In 2020, the Srinagar Municipal Corporation (SMC) purchased disinfectants and several spraying machines for outdoor fumigation worth more than one crore rupees, reveals an RTI.
The purchase included more than 70,000 litres of ECHO Quaternary Ammonium Compound and Sodium Hypochlorite disinfectant at a cost of ₹74,00,000 as per the SMC’s response to the RTI.
The price paid for an additional 25,000 litres of Hydrogen peroxide and Silver Nitrate Solution was not disclosed by the SMC, merely stating “company rate” or “Rate assessment committee”.
The corporation made eight separate purchases of ECHO Quaternary Ammonium Compound at a cost of ₹1,530 (without GST) per litre from Kashmir Pest Control Services while one consignment of Sodium Hypochlorite was purchased at ₹74 per litre from Telenor Traders Srinagar. Two purchases of Hydrogen Peroxide and Silver Nitrate solution were made from The Netsurfer Srinagar, whose rate was not disclosed in the RTI reply.
The massive haul of chemical disinfectants were purchased from three different suppliers. In addition, fumigation equipment worth lakhs was also procured to spray these chemicals against scientific advice.
While the SMC disclosed that it purchased three units of Trolley Mounted Anti smoke Gun Machine for ₹28.11 lakh, the price of additional equipment, numbering more than a hundred, was withheld.
The World Health Organisation had in May 2020 cautioned against fumigation of outdoor spaces and said it was not recommended to deal with the COVID19 virus.

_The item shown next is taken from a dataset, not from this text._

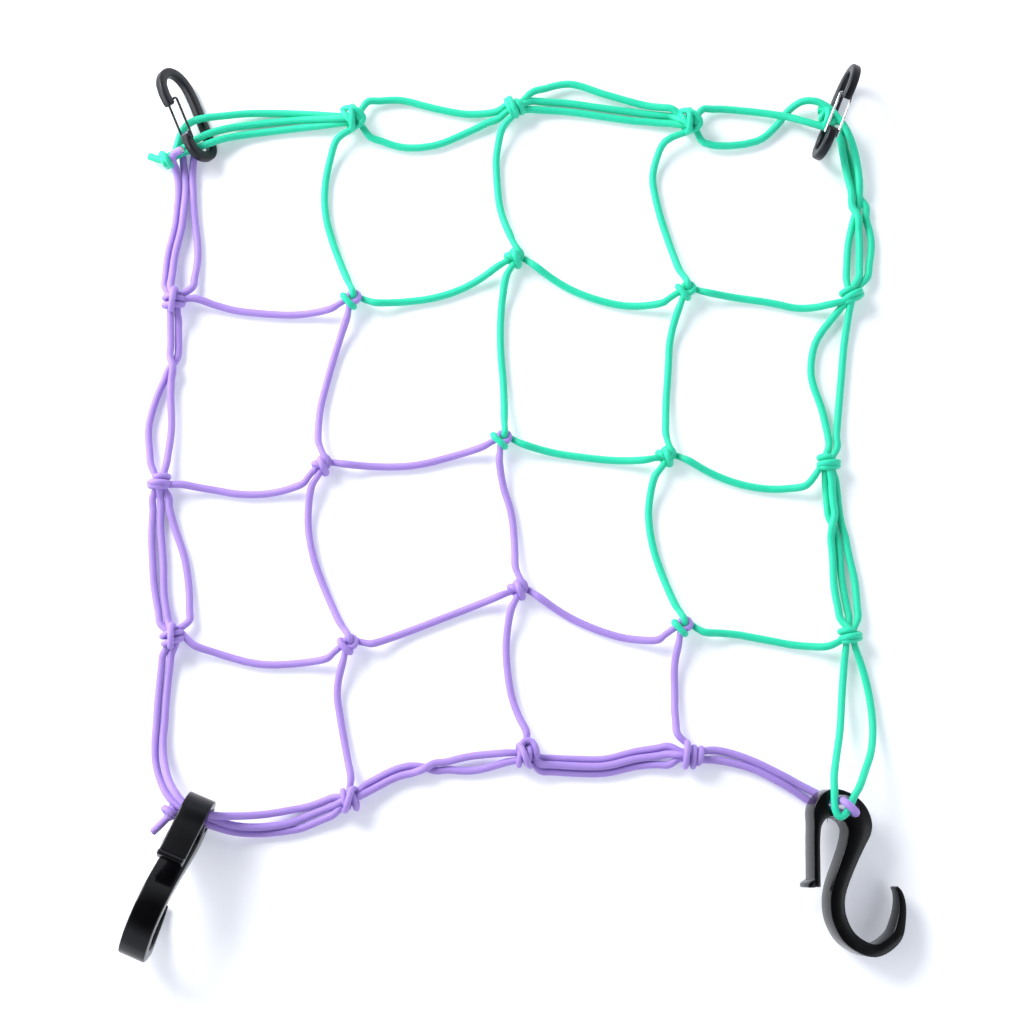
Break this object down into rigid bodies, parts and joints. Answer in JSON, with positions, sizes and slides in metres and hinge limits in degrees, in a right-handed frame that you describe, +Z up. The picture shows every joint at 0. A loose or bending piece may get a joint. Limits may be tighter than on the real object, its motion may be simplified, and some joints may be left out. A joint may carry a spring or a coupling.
{
  "type": "luggage net",
  "caption": "Elastic luggage net of knotted two-colour shock cord with wire-gate clips at two corners and strap hooks at the other two.",
  "frame": {"origin": "centre of the box's bottom face, on the surface that the net lies on", "axes": "+Z up from the surface, +Y towards the clips, +X to the right of a person who looks along +Y"},
  "size_m": [0.4246, 0.5016, 0.0468],
  "materials": {
    "green_cord": "braided polyester sheath on a rubber core, mint green",
    "purple_cord": "braided polyester sheath on a rubber core, lavender",
    "clip_paint": "satin black coating",
    "black_wire": "black-coated spring wire",
    "steel_wire": "bright spring wire",
    "hook_plastic": "glossy black moulded plastic"
  },
  "bodies": {
    "net": {"green_cord": "green_cord", "purple_cord": "purple_cord", "left_clip_frame": "clip_paint", "right_clip_frame": "clip_paint", "left_hook": "hook_plastic", "right_hook": "hook_plastic"},
    "left_gate": {"left_clip_gate": "black_wire"},
    "right_gate": {"right_clip_gate": "steel_wire"}
  },
  "joints": [
    {"name": "left_gate_hinge", "type": "hinge", "parent": "net", "child": "left_gate", "pos_m": [-0.18633, 0.20956, 0.01501], "axis": [-0.7127, -0.2808, -0.6428], "range_deg": [0, 22], "stiffness_Nm_per_rad": 0.01, "springref_deg": -11.46},
    {"name": "right_gate_hinge", "type": "hinge", "parent": "net", "child": "right_gate", "pos_m": [0.17935, 0.21165, 0.01845], "axis": [-0.9107, 0.3569, 0.2079], "range_deg": [0, 16], "stiffness_Nm_per_rad": 0.01, "springref_deg": -11.46}
  ]
}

“In outdoor spaces, large-scale spraying or fumigation in areas such as streets or open market places for the COVID-19 virus or other pathogens is not recommended,” the WHO had said. “Streets and sidewalks are not considered as routes of infection for COVID-19. Spraying disinfectants, even outdoors, can be noxious for people’s health and cause eye, respiratory or skin irritation or damage.”
However, Athar Aamir Khan SMC Commissioner said, “Not a single penny was spent on the purchase of machinery in the second wave of COVID19.”
Just one month
The RTI was filed by two law students Tajamul Islam and Abid Mushtaq on 16 April 2021. The SMC responded on 29 June 2021, well after the stipulated time under the Right To Information Act of 2005.

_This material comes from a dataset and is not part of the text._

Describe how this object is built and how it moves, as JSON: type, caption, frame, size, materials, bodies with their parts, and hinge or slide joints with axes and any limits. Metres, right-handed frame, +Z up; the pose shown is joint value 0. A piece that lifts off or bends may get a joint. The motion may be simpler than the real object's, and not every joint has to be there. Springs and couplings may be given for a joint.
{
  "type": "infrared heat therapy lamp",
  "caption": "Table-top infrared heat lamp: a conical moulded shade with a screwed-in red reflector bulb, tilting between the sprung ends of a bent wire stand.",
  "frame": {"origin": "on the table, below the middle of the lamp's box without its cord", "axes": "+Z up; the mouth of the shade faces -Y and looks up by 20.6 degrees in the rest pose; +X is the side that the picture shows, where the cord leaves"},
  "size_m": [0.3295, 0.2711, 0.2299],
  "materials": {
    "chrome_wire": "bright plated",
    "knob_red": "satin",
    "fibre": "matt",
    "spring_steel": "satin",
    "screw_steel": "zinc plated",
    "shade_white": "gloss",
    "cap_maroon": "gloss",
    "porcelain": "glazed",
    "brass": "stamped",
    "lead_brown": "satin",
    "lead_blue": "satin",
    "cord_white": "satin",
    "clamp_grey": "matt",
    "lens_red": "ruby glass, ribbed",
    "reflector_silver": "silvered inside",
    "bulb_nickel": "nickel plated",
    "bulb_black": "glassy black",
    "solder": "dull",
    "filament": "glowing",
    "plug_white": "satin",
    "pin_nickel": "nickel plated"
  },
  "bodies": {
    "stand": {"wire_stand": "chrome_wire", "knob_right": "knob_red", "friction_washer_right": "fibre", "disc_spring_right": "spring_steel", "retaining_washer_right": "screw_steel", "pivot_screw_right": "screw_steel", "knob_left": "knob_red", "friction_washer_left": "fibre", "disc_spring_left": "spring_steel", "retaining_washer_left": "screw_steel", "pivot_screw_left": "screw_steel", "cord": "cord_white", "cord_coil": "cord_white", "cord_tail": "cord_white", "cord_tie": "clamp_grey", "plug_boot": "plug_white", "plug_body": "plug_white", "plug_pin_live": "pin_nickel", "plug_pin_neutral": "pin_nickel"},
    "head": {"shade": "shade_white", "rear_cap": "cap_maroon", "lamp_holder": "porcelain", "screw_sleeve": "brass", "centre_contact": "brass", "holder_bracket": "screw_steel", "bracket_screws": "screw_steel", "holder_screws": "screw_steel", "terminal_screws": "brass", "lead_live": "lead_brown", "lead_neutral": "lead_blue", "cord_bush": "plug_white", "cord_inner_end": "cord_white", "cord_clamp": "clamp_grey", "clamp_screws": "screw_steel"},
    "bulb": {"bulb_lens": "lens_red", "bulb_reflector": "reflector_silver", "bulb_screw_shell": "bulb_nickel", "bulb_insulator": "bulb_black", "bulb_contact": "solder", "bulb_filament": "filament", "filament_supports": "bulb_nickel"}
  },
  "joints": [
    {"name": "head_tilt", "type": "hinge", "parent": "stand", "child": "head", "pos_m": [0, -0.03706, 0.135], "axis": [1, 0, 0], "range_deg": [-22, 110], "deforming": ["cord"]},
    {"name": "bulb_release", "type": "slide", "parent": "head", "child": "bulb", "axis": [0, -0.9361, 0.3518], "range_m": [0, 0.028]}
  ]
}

The duo had also sought purchase expenditure on Covid-19 mitigation efforts from March 2020 till date but the SMC has only provided details of procurement in the period between March and 15 May 2020.

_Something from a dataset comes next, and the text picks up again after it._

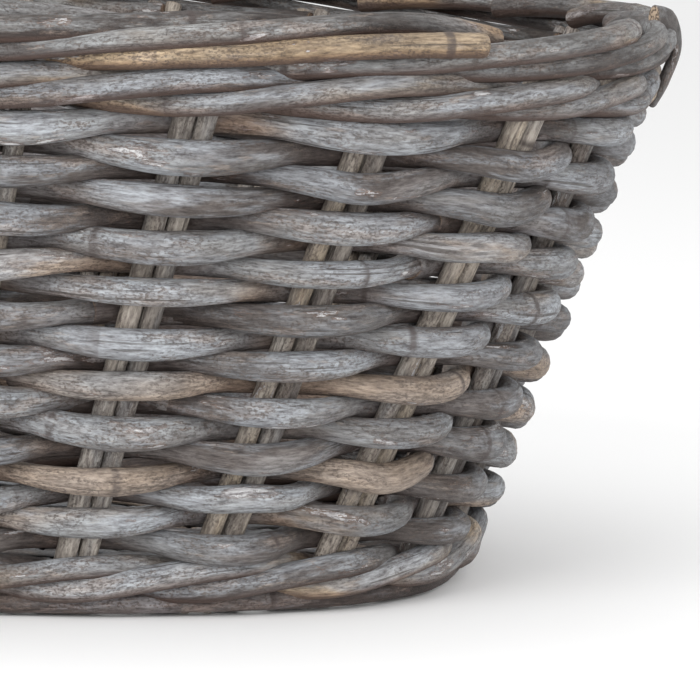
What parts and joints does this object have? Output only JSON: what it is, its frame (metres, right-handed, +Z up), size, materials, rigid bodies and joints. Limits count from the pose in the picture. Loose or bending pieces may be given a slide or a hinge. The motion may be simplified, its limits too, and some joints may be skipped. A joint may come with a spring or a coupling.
{
  "type": "wicker log basket",
  "caption": "Open tapered log basket of thick grey-washed rattan rods woven round paired upright stakes, with waled foot and rim and a rolled border.",
  "frame": {"origin": "centre of the base's flat underside, on the floor", "axes": "+X along the basket's length, -Y out of the long front wall, +Z up"},
  "size_m": [0.672, 0.492, 0.2054],
  "materials": {
    "weaver_rattan": "grey-washed, matte, worn in places",
    "stake_rattan": "grey and buff washed, matte",
    "band_rattan": "grey-washed with peeled bark, matte",
    "base_rattan": "grey-washed, matte"
  },
  "bodies": {
    "root": {"base_panel": "base_rattan", "stake_pair_01": "stake_rattan", "stake_pair_02": "stake_rattan", "stake_pair_03": "stake_rattan", "stake_pair_04": "stake_rattan", "stake_pair_05": "stake_rattan", "stake_pair_06": "stake_rattan", "stake_pair_07": "stake_rattan", "stake_pair_08": "stake_rattan", "stake_pair_09": "stake_rattan", "stake_pair_10": "stake_rattan", "stake_pair_11": "stake_rattan", "stake_pair_12": "stake_rattan", "stake_pair_13": "stake_rattan", "stake_pair_14": "stake_rattan", "stake_pair_15": "stake_rattan", "stake_pair_16": "stake_rattan", "stake_pair_17": "stake_rattan", "stake_pair_18": "stake_rattan", "stake_pair_19": "stake_rattan", "stake_pair_20": "stake_rattan", "stake_pair_21": "stake_rattan", "stake_pair_22": "stake_rattan", "stake_pair_23": "stake_rattan", "stake_pair_24": "stake_rattan", "stake_pair_25": "stake_rattan", "stake_pair_26": "stake_rattan", "stake_pair_27": "stake_rattan", "stake_pair_28": "stake_rattan", "stake_pair_29": "stake_rattan", "stake_pair_30": "stake_rattan", "weave_row_01": "weaver_rattan", "weave_row_02": "weaver_rattan", "weave_row_03": "weaver_rattan", "weave_row_04": "weaver_rattan", "weave_row_05": "weaver_rattan", "weave_row_06": "weaver_rattan", "weave_row_07": "weaver_rattan", "weave_row_08": "weaver_rattan", "weave_row_09": "weaver_rattan", "weave_row_10": "weaver_rattan", "weave_row_11": "weaver_rattan", "weave_row_12": "weaver_rattan", "weave_row_13": "weaver_rattan", "weave_row_14": "weaver_rattan", "weave_row_15": "weaver_rattan", "weave_row_16": "weaver_rattan", "weave_row_17": "weaver_rattan", "weave_row_18": "weaver_rattan", "weave_row_19": "weaver_rattan", "foot_rod_1": "band_rattan", "foot_rod_2": "band_rattan", "foot_rod_3": "band_rattan", "wale_rod_1": "band_rattan", "wale_rod_2": "band_rattan", "wale_rod_3": "band_rattan", "border_rod_1": "band_rattan", "border_rod_2": "band_rattan", "border_rod_3": "band_rattan"}
  },
  "joints": []
}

They had also sought copies of local dailies in which notices inviting tenders were published and details of the amount spent in the open market for purchasing of different items. No information was given.
“Officials of SMC are preferring secrecy over disclosure of information. The RTI is no longer sacred to check transparency and officials of SMC are no longer taking,” Tajamul Islam told The Kashmir Walla.
The SMC’s Purchase and Procurement Officer Hilal Ahmad Shah didn’t divulge further information, pleading that he was recently appointed to the post. He told The Kashmir Walla that the fumigation “was recommended by a team of doctors then.”
Continued unscientific measures
Even as disinfection of outdoor surfaces has been discouraged by the global medical community and the WHO, the practice is being continued across Kashmir, inflicting an undisclosed cost on state exchequer.
Mohammad Sultan Khuroo, head of the J-K administration’s apex committee on Covid-19 control, said that the spraying of disinfectants was no longer scientifically recommended.
“SARS-CoV 2 [Covid-19 pathogen] has a fat lining outside and nothing other than [individual use of] sanitisers with more than 70 percent alcohol concentration and detergents can dissolve and disintegrate the virus,” said Khuroo. “Medical science has not established the efficiency of any other chemical against the virus till date.”
Salim Khan, Head of Department of Social and Preventive Medicines at Government Medical College Srinagar, said that the “purchase and use of disinfectants is a waste.”